- [EXERCISE INSTRUCTIONS]
Return, word for word, every line that follows.

- [PROVIDED DATA]
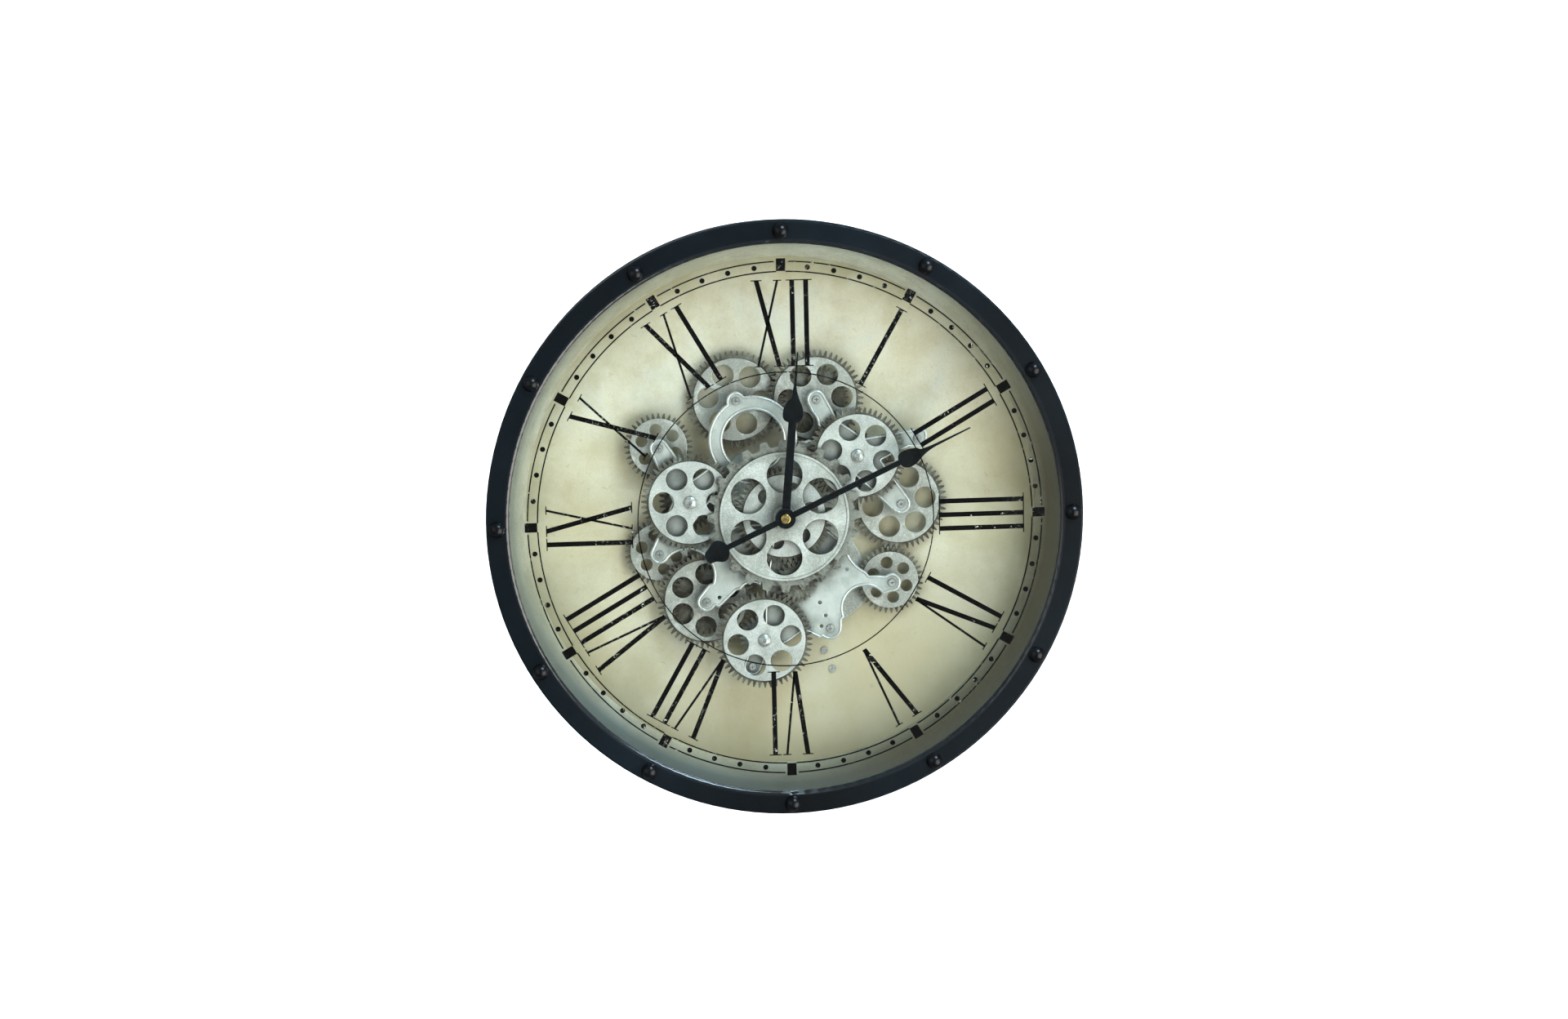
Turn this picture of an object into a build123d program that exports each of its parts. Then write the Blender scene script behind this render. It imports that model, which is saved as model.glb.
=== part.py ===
from build123d import *

"""Round wall clock with a black metal case, numerals on the glass and a working skeleton gear train.

Frame: the wall is the plane y = 0 and the clock faces -Y, with +Z up. The origin is the centre of the
hanging keyhole. "front" values are distances in mm from the wall towards the viewer, so front = -y.
Places on the dial are (across, up) in mm from the dial axis.
"""

import os
from math import atan2, cos, degrees, hypot, pi, radians, sin

# ---------------------------------------------------------------- driving dimensions (mm)
CASE_RADIUS = 230.0
CASE_DEPTH = 80.0
SHEET = 1.2
DIAL_DROP = 180.0

BEZEL_INNER_RADIUS = 212.0
BEZEL_SHEET = 1.5
BEZEL_SKIRT_BACK = 54.0
BEZEL_LIP_ROUND = 2.8
BEZEL_EDGE_ROUND = 1.8
BOLT_RING_RADIUS = 221.7
BOLT_HEAD_RADIUS = 6.2
BOLT_HEAD_HEIGHT = 4.6
BOLT_COUNT = 12

GLASS_RADIUS = 217.5
GLASS_BACK = 74.0
GLASS_THICKNESS = 3.0
GASKET_THICKNESS = 1.0
FLANGE_FRONT = GLASS_BACK - GASKET_THICKNESS
FRONT_FLANGE_RADIUS = 214.6
REAR_FLANGE_RADIUS = 214.0
BLOCK_RADIUS = 4.0
BOLT_SHANK = 2.0
BOLT_BORE = 2.05

DIAL_RADIUS = 211.0
DIAL_BACK = 21.0
DIAL_FACE = 24.0
RIM_FOOT_RADIUS = 200.5
RIM_SHEET = 1.1
LEDGE_COUNT = 6
LEDGE_SHEET = 1.5
LEDGE_WIDTH = 18.0
LEDGE_DEPTH = 30.0
LEDGE_RING_RADIUS = 213.6
LEDGE_SCREW_RING_RADIUS = 205.0

BACK_THICKNESS = 3.0
COVER_SCREW_RING_RADIUS = 220.0
WINDOW_PLACE = (20.0, -52.0)
WINDOW_WIDTH = 170.0
WINDOW_HEIGHT = 200.0
WINDOW_CORNER = 14.0
KEYHOLE_RADIUS = 5.0
KEYHOLE_SLOT = 4.6
KEYHOLE_RISE = 11.0
HANGER_WIDTH = 45.6
HANGER_HEIGHT = 33.6
HANGER_SHEET = 1.5
HANGER_CORNER = 3.0
HANGER_PLACE = (0.0, DIAL_DROP)
NAIL_OPENING = (16.0, 25.0)
NAIL_OPENING_PLACE = (0.0, DIAL_DROP + 4)
HANGER_SCREWS = [(-17.5, DIAL_DROP), (17.5, DIAL_DROP)]

# Gear train
MODULE = 1.42
ADDENDUM = 1.08
DEDENDUM = 3.3
TIP_HALF_WIDTH = 0.5
ROOT_HALF_WIDTH = 1.5
WHEEL_TEETH = 52
SMALL_TEETH = 36
IDLER_TEETH = 22
COARSE_TEETH = 24
COARSE_TIP_RADIUS = 59.7
COARSE_ROOT_RADIUS = 54.7
COARSE_TIP_HALF = 2.5
COARSE_ROOT_HALF = 4.0
COARSE_PHASE = -0.2

TOOTHED_SHEET = 1.5
REAR_LEVEL = 29.5
MIDDLE_LEVEL = 34.5
BRIDGE_LEVEL = 43.5
BRIDGE_SHEET = 2.0
BRIDGE_FRONT = BRIDGE_LEVEL + BRIDGE_SHEET
TOP_LEVEL = 48.3
TOP_FACE_LEVEL = 49.9
TOP_FACE_FRONT = 51.1
TALL_STUD_FRONT = TOP_FACE_FRONT + 0.2
COARSE_LEVEL = 52.2
CENTRE_FACE_LEVEL = 53.8
CENTRE_FACE_FRONT = 55.2

FACE_SHEET = 1.0
FACE_BEVEL = 0.25
FACE_RADIUS = 32.2
SMALL_FACE_RADIUS = 22.4
CENTRE_FACE_RADIUS = 50.4
FACE_HOLE = 8.4
FACE_PITCH = 20.9
FINE_HOLE = 6.0
SMALL_HOLE = 4.7
SMALL_PITCH = 13.9

POST_RADIUS = 2.0
POST_FLANGE_RADIUS = 5.0
POST_FLANGE_FRONT = 25.2
HUB_BORE = 2.05
HUB_RADIUS = 4.0
HUB_BACK = 25.5
WHEEL_BORE = 4.02
LOWER_ARBOR_RADIUS = 2.5
SCREW_SHANK = 1.25
TAPPED_BORE = 1.3
CLEARANCE_BORE = 1.6
PAN_HEAD_RADIUS = 2.8
PAN_HEAD_HEIGHT = 1.7
BLIND_SKIN = 0.5
COVER_HEAD_RADIUS = 2.9
COVER_HEAD_SINK = 1.4
COVER_CROSS = (3.6, 0.7, 0.7)
BOX_HEAD_RADIUS = 2.7
BOX_HEAD_HEIGHT = 1.2
COUNTERSUNK_RADIUS = 2.6
COUNTERSUNK_HEIGHT = 1.2
LUG_HEAD_RADIUS = 2.85
LUG_HEAD_HEIGHT = 1.1
LUG_BOSS_RADIUS = 2.3
LUG_BOSS_HEIGHT = 0.7
LUG_CROSS = (3.4, 0.6)
WHEEL_SCREW_RADIUS = 4.7
WHEEL_SCREW_RISE = 1.6
WHEEL_SCREW_COLLAR = 0.9
WHEEL_SCREW_SOCKET = 1.5
RIVET_RADIUS = 1.5
PILLAR_RADIUS = 3.0
TAPPED_DEPTH = 8.0

# Hands
HOUR_HAND_BACK = 64.0
MINUTE_HAND_BACK = 67.0
HAND_SHEET = 1.2
HOUR_HAND_LENGTH = 128.9
MINUTE_HAND_LENGTH = 159.0
HAND_HUB_RADIUS = 7.8
HAND_TIP_HALF = 0.45
NUT_RADIUS = 3.8
NUT_HEIGHT = 2.6
HOUR_STEM_HALF = 3.3
MINUTE_STEM_HALF = 2.35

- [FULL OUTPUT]
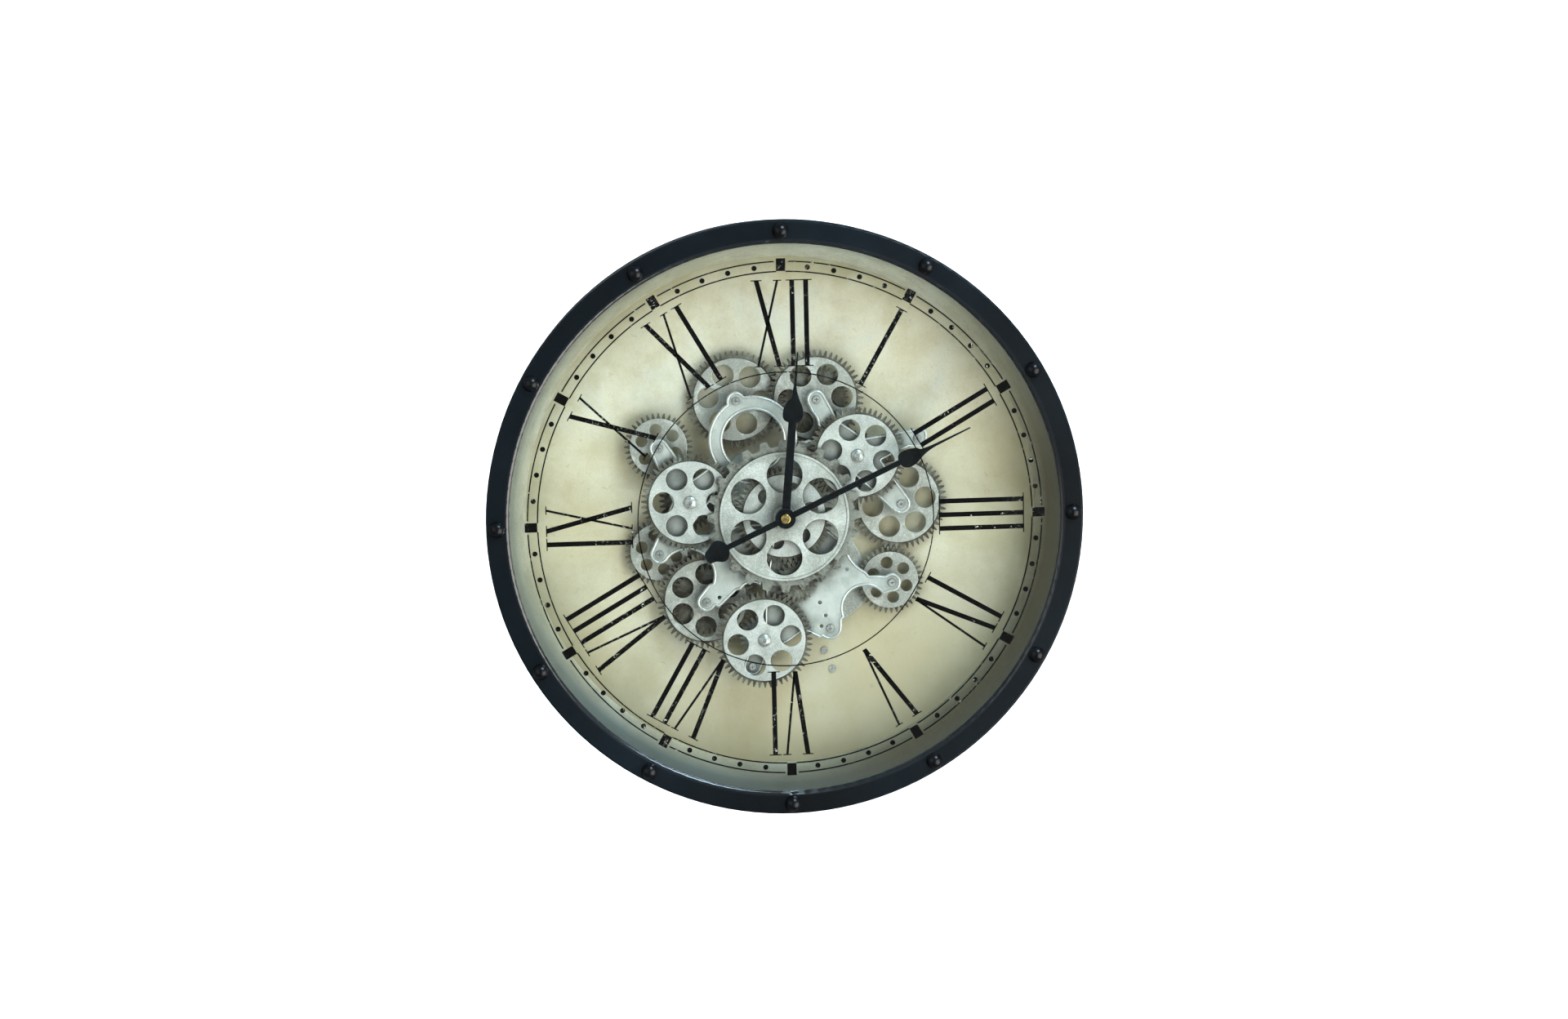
Turn this picture of an object into a build123d program that exports each of its parts. Then write the Blender scene script behind this render. It imports that model, which is saved as model.glb.
=== part.py ===
from build123d import *

"""Round wall clock with a black metal case, numerals on the glass and a working skeleton gear train.

Frame: the wall is the plane y = 0 and the clock faces -Y, with +Z up. The origin is the centre of the
hanging keyhole. "front" values are distances in mm from the wall towards the viewer, so front = -y.
Places on the dial are (across, up) in mm from the dial axis.
"""

import os
from math import atan2, cos, degrees, hypot, pi, radians, sin

# ---------------------------------------------------------------- driving dimensions (mm)
CASE_RADIUS = 230.0
CASE_DEPTH = 80.0
SHEET = 1.2
DIAL_DROP = 180.0

BEZEL_INNER_RADIUS = 212.0
BEZEL_SHEET = 1.5
BEZEL_SKIRT_BACK = 54.0
BEZEL_LIP_ROUND = 2.8
BEZEL_EDGE_ROUND = 1.8
BOLT_RING_RADIUS = 221.7
BOLT_HEAD_RADIUS = 6.2
BOLT_HEAD_HEIGHT = 4.6
BOLT_COUNT = 12

GLASS_RADIUS = 217.5
GLASS_BACK = 74.0
GLASS_THICKNESS = 3.0
GASKET_THICKNESS = 1.0
FLANGE_FRONT = GLASS_BACK - GASKET_THICKNESS
FRONT_FLANGE_RADIUS = 214.6
REAR_FLANGE_RADIUS = 214.0
BLOCK_RADIUS = 4.0
BOLT_SHANK = 2.0
BOLT_BORE = 2.05

DIAL_RADIUS = 211.0
DIAL_BACK = 21.0
DIAL_FACE = 24.0
RIM_FOOT_RADIUS = 200.5
RIM_SHEET = 1.1
LEDGE_COUNT = 6
LEDGE_SHEET = 1.5
LEDGE_WIDTH = 18.0
LEDGE_DEPTH = 30.0
LEDGE_RING_RADIUS = 213.6
LEDGE_SCREW_RING_RADIUS = 205.0

BACK_THICKNESS = 3.0
COVER_SCREW_RING_RADIUS = 220.0
WINDOW_PLACE = (20.0, -52.0)
WINDOW_WIDTH = 170.0
WINDOW_HEIGHT = 200.0
WINDOW_CORNER = 14.0
KEYHOLE_RADIUS = 5.0
KEYHOLE_SLOT = 4.6
KEYHOLE_RISE = 11.0
HANGER_WIDTH = 45.6
HANGER_HEIGHT = 33.6
HANGER_SHEET = 1.5
HANGER_CORNER = 3.0
HANGER_PLACE = (0.0, DIAL_DROP)
NAIL_OPENING = (16.0, 25.0)
NAIL_OPENING_PLACE = (0.0, DIAL_DROP + 4)
HANGER_SCREWS = [(-17.5, DIAL_DROP), (17.5, DIAL_DROP)]

# Gear train
MODULE = 1.42
ADDENDUM = 1.08
DEDENDUM = 3.3
TIP_HALF_WIDTH = 0.5
ROOT_HALF_WIDTH = 1.5
WHEEL_TEETH = 52
SMALL_TEETH = 36
IDLER_TEETH = 22
COARSE_TEETH = 24
COARSE_TIP_RADIUS = 59.7
COARSE_ROOT_RADIUS = 54.7
COARSE_TIP_HALF = 2.5
COARSE_ROOT_HALF = 4.0
COARSE_PHASE = -0.2

TOOTHED_SHEET = 1.5
REAR_LEVEL = 29.5
MIDDLE_LEVEL = 34.5
BRIDGE_LEVEL = 43.5
BRIDGE_SHEET = 2.0
BRIDGE_FRONT = BRIDGE_LEVEL + BRIDGE_SHEET
TOP_LEVEL = 48.3
TOP_FACE_LEVEL = 49.9
TOP_FACE_FRONT = 51.1
TALL_STUD_FRONT = TOP_FACE_FRONT + 0.2
COARSE_LEVEL = 52.2
CENTRE_FACE_LEVEL = 53.8
CENTRE_FACE_FRONT = 55.2

FACE_SHEET = 1.0
FACE_BEVEL = 0.25
FACE_RADIUS = 32.2
SMALL_FACE_RADIUS = 22.4
CENTRE_FACE_RADIUS = 50.4
FACE_HOLE = 8.4
FACE_PITCH = 20.9
FINE_HOLE = 6.0
SMALL_HOLE = 4.7
SMALL_PITCH = 13.9

POST_RADIUS = 2.0
POST_FLANGE_RADIUS = 5.0
POST_FLANGE_FRONT = 25.2
HUB_BORE = 2.05
HUB_RADIUS = 4.0
HUB_BACK = 25.5
WHEEL_BORE = 4.02
LOWER_ARBOR_RADIUS = 2.5
SCREW_SHANK = 1.25
TAPPED_BORE = 1.3
CLEARANCE_BORE = 1.6
PAN_HEAD_RADIUS = 2.8
PAN_HEAD_HEIGHT = 1.7
BLIND_SKIN = 0.5
COVER_HEAD_RADIUS = 2.9
COVER_HEAD_SINK = 1.4
COVER_CROSS = (3.6, 0.7, 0.7)
BOX_HEAD_RADIUS = 2.7
BOX_HEAD_HEIGHT = 1.2
COUNTERSUNK_RADIUS = 2.6
COUNTERSUNK_HEIGHT = 1.2
LUG_HEAD_RADIUS = 2.85
LUG_HEAD_HEIGHT = 1.1
LUG_BOSS_RADIUS = 2.3
LUG_BOSS_HEIGHT = 0.7
LUG_CROSS = (3.4, 0.6)
WHEEL_SCREW_RADIUS = 4.7
WHEEL_SCREW_RISE = 1.6
WHEEL_SCREW_COLLAR = 0.9
WHEEL_SCREW_SOCKET = 1.5
RIVET_RADIUS = 1.5
PILLAR_RADIUS = 3.0
TAPPED_DEPTH = 8.0

# Hands
HOUR_HAND_BACK = 64.0
MINUTE_HAND_BACK = 67.0
HAND_SHEET = 1.2
HOUR_HAND_LENGTH = 128.9
MINUTE_HAND_LENGTH = 159.0
HAND_HUB_RADIUS = 7.8
HAND_TIP_HALF = 0.45
NUT_RADIUS = 3.8
NUT_HEIGHT = 2.6
HOUR_STEM_HALF = 3.3
MINUTE_STEM_HALF = 2.35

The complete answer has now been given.